2. The learned CIT(A) has erred in law and on facts in not considering the submission dated 18.8.2015 and the decision of ITAT Delhi relied upon by the assessee in the case of Prem Arora and Pawerkumar Gupta and ignoring the fact that return income in response to notice u/s 153A is the assessed income u/s 153A(1)(b).
3. On the facts no such penalty u/s 271(1)(c) ought to have been levied.
4. The appellant craves leave to add to alter and/or to modify any ground of appeal.
11. The facts and circumstances in this case are identical as were in that of ITA No. 526/Ahd/2018 for the A.Y. 2012-13. Respective representatives have adopted the same argument as were in ITA No. 526/Ahd/2018, in which I have decided the issue in favour of the assessee. For the same reasoning grounds of appeal are allowed.

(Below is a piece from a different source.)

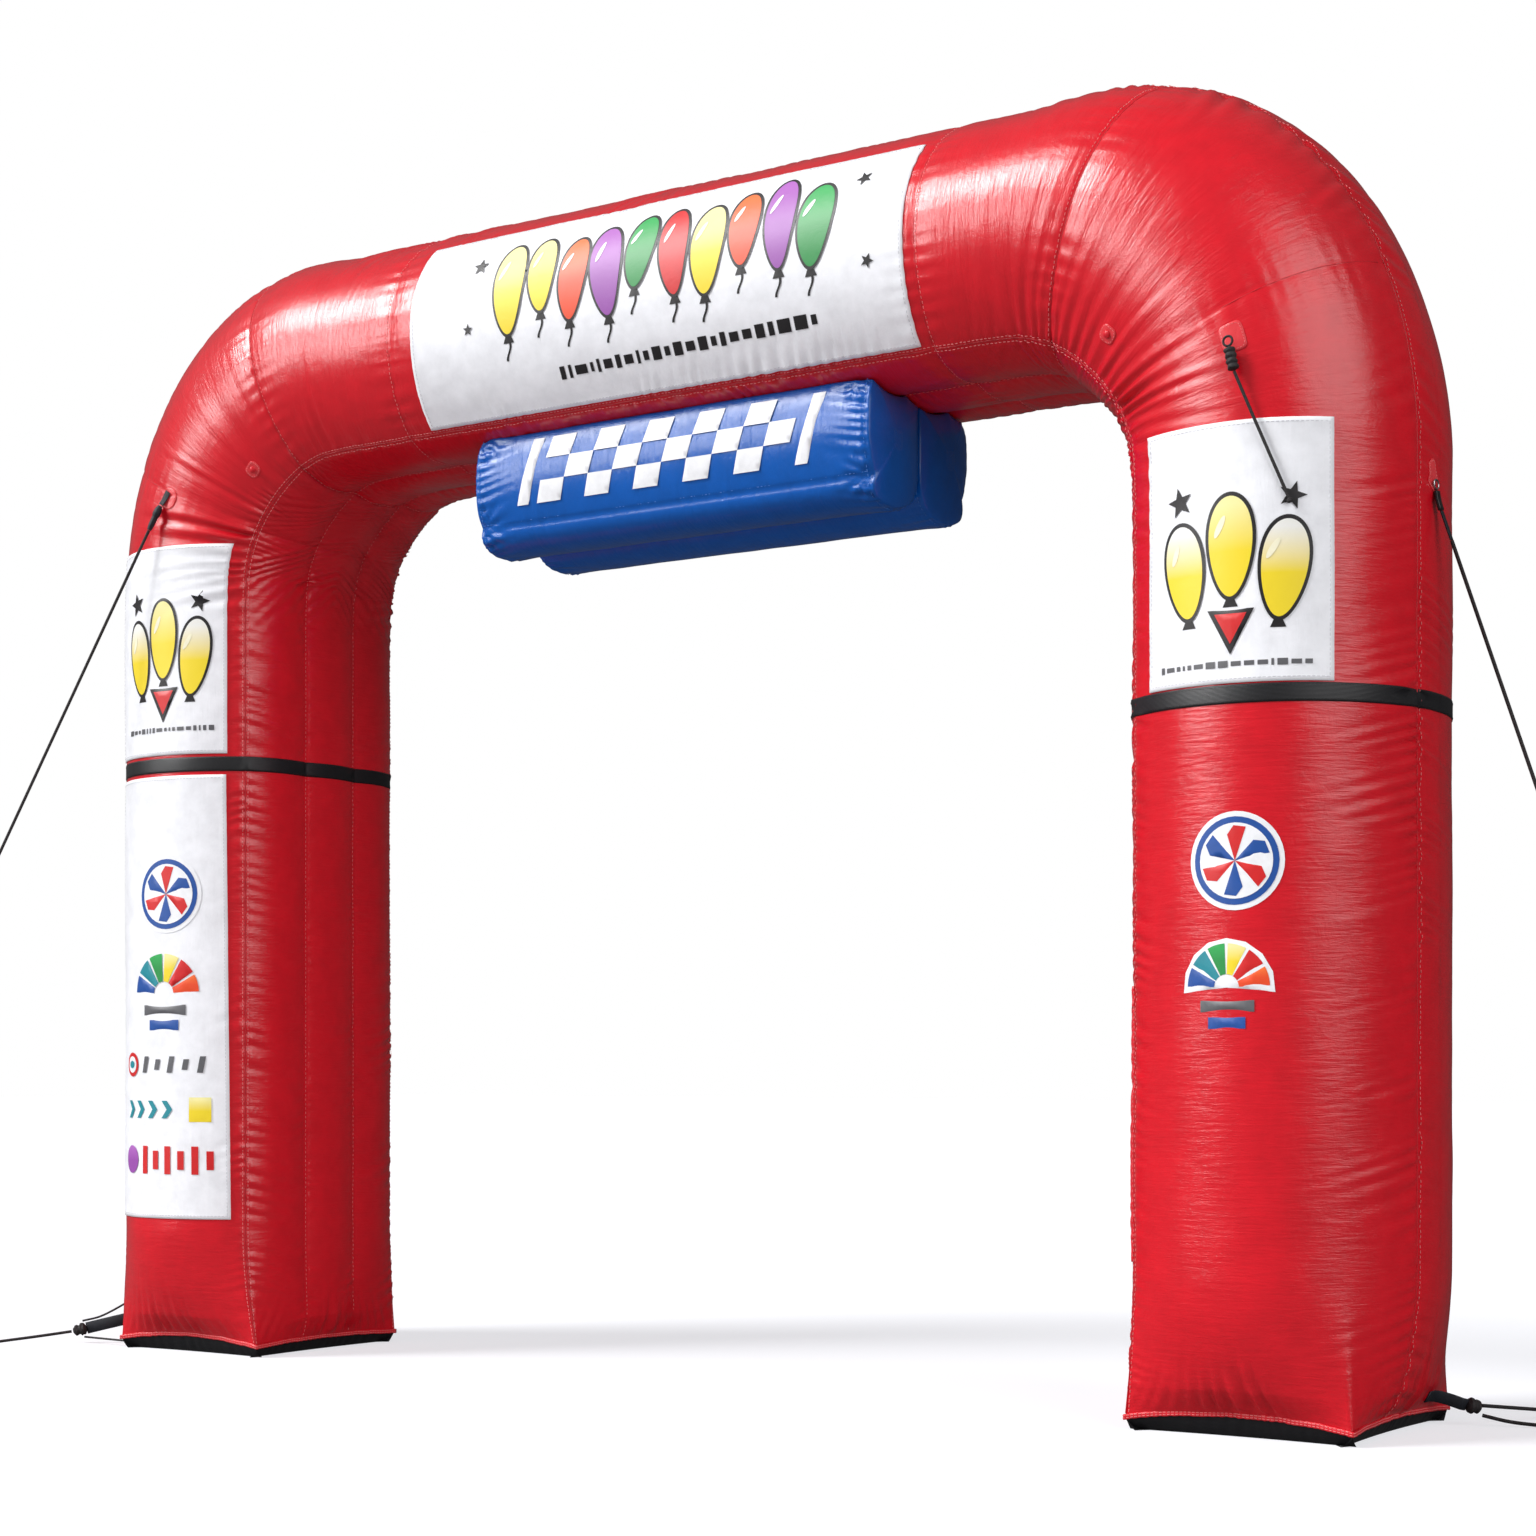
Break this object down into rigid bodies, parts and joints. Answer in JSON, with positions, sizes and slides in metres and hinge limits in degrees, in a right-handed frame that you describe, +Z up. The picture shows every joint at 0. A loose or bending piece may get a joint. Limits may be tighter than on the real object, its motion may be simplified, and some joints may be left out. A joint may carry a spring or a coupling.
{
  "type": "inflatable arch",
  "caption": "Inflatable arch in glossy red coated fabric with white banners, a blue hanging sign, black bands, stitched base panels and guy ropes.",
  "frame": {"origin": "middle of the two bases on the floor, under the middle of the arch", "axes": "+Z up, +X along the beam, -Y is the front with the banners"},
  "size_m": [6.8349, 1.6841, 4.7133],
  "materials": {
    "red_coated_fabric": "glossy",
    "red_trim": "satin",
    "white_fabric": "satin",
    "black_webbing": "matte",
    "black_base_fabric": "matte",
    "blue_fabric": "glossy",
    "black_rope": "matte",
    "buckle_metal": "satin"
  },
  "bodies": {
    "root": {"arch_tube": "red_coated_fabric", "base_binding_left": "red_trim", "base_binding_right": "red_trim", "zip_cover": "red_trim", "zip_patch_top": "red_trim", "zip_patch_bottom": "red_trim", "patch_button_left": "red_trim", "patch_button_right": "red_trim", "button_left": "red_trim", "button_right": "red_trim", "patch_rope_left": "red_trim", "patch_rope_front_right": "red_trim", "patch_rope_outer_right": "red_trim", "banner_beam": "white_fabric", "banner_leg_right": "white_fabric", "banner_leg_left_upper": "white_fabric", "banner_leg_left_lower": "white_fabric", "band_left": "black_webbing", "band_right": "black_webbing", "webbing_left": "black_webbing", "strap_outer_right": "black_webbing", "strap_base_left": "black_webbing", "strap_base_right": "black_webbing", "base_panel_left": "black_base_fabric", "base_panel_right": "black_base_fabric", "sign_front": "blue_fabric", "sign_back": "blue_fabric", "lashing_left": "black_rope", "lashing_front_right": "black_rope", "knot_base_left": "black_rope", "knot_base_right": "black_rope", "knot_front_right_end": "black_rope", "rope_left": "black_rope", "rope_front_right": "black_rope", "rope_outer_right": "black_rope", "rope_base_left": "black_rope", "rope_base_right_upper": "black_rope", "rope_base_right_lower": "black_rope", "cord_base_left_upper": "black_rope", "cord_base_left_lower": "black_rope", "eye_left": "black_rope", "eye_outer_right": "black_rope", "eye_base_left": "black_rope", "eye_base_right_upper": "black_rope", "eye_base_right_lower": "black_rope", "loop_front_right": "black_rope", "loop_outer_right": "black_rope", "buckle_outer_right": "buckle_metal"}
  },
  "joints": []
}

12. In view of the above, the appeal filed by the assessee is allowed.
13. Now I take up ITA No. 528/Ahd/2018 for the A.Y. 2012-13 and the assessee has raised following grounds of appeal:
1. The learned CIT(A) has erred in law and on facts in upholding penalty of Rs. 1,46,160/- levied u/s 271(1)(c) without properly appreciating the facts of the appellant.
2. The learned CIT(A) has erred in law and on facts in not considering the submission dated 18.8.2015 and the decision of ITAT Delhi relied upon by the assessee in the case of Prem Arora and Pawerkumar Gupta and ignoring the fact that return income in response to notice u/s 153A is the assessed income u/s 153A(1)(b).
3. On the facts no such penalty u/s 271(1)(c) ought to have been levied.
4. The appellant craves leave to add to alter and/or to modify any ground of appeal.
14. The facts and circumstances in this case are identical as were in that of ITA No. 526/Ahd/2018 for the A.Y. 2012-13. Respective representatives have adopted the same argument as were in ITA No. 526/Ahd/2018, in which I have decided the issue in favour of the assessee. For the same reasoning grounds of appeal are allowed.
15. In view of the above, the appeal filed by the assessee is allowed.
16. In the result, the appeals filed by the assessees in ITA Nos. 526, 527 & 528/Ahd/2018 for the A.Y. 2012-13 are allowed.
Order was pronounced in the open court on 19.09.2019.